Given the pattern just observed, there is a high likelihood that there will be two random cards followed by an ace.

As a first card in Blackjack, the ace offers unbeatable odds over time and if you can accurately track and bet on aces this way, you will empty the dealer’s tray.

In reality, memorised sequences are scattered and random and reappear with less uniformity after the shuffle so bets have to be spread carefully based on several factors, including the neatness of a dealer’s shuffle.

Be Careful

Cheating is where a player or dealer interferes with the natural outcome of an honest game. Advantage play is when one side or other plays within the rules but uses information available to everyone when deciding how to act.

That doesn’t mean the house has to like it.
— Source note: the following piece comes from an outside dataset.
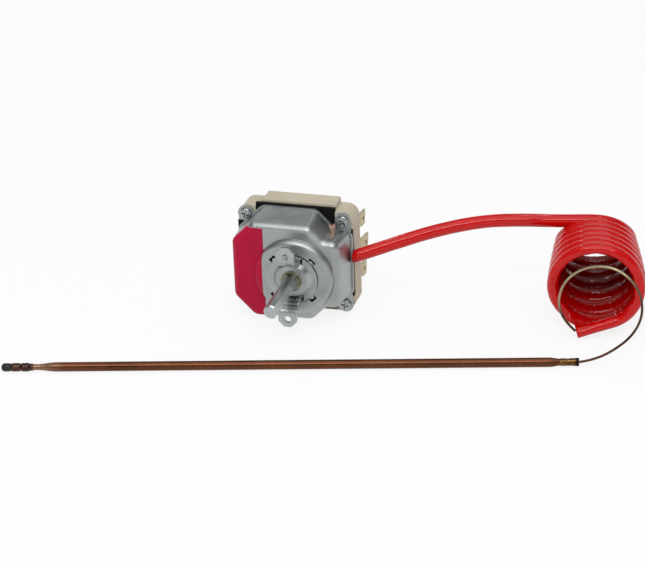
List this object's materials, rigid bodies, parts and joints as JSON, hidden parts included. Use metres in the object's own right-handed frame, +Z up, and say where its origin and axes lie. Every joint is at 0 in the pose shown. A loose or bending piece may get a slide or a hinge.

Honest casinos will simply back you off the table and ask you not to play. Others might drag you off the table and take you for a ride. Card counters are seen as a pest or a menace and advanced advantage players who track shuffles or locate aces are often seen as going “too far”.

Shuffle machines and efficient procedures can all defend a casino against this kind of play but sometimes an effective procedure against one strategy can make the same shuffle vulnerable to another.

Of course, we should all learn how to use the information available but be careful to avoid getting spotted at the tables. Beware the over-enthusiastic security person who wants to make an impression to his colleagues by teaching you a lesson you won’t forget, regardless of what the law says.

In future articles, we’ll discuss other advantage plays, including one that took tens of millions from several casinos.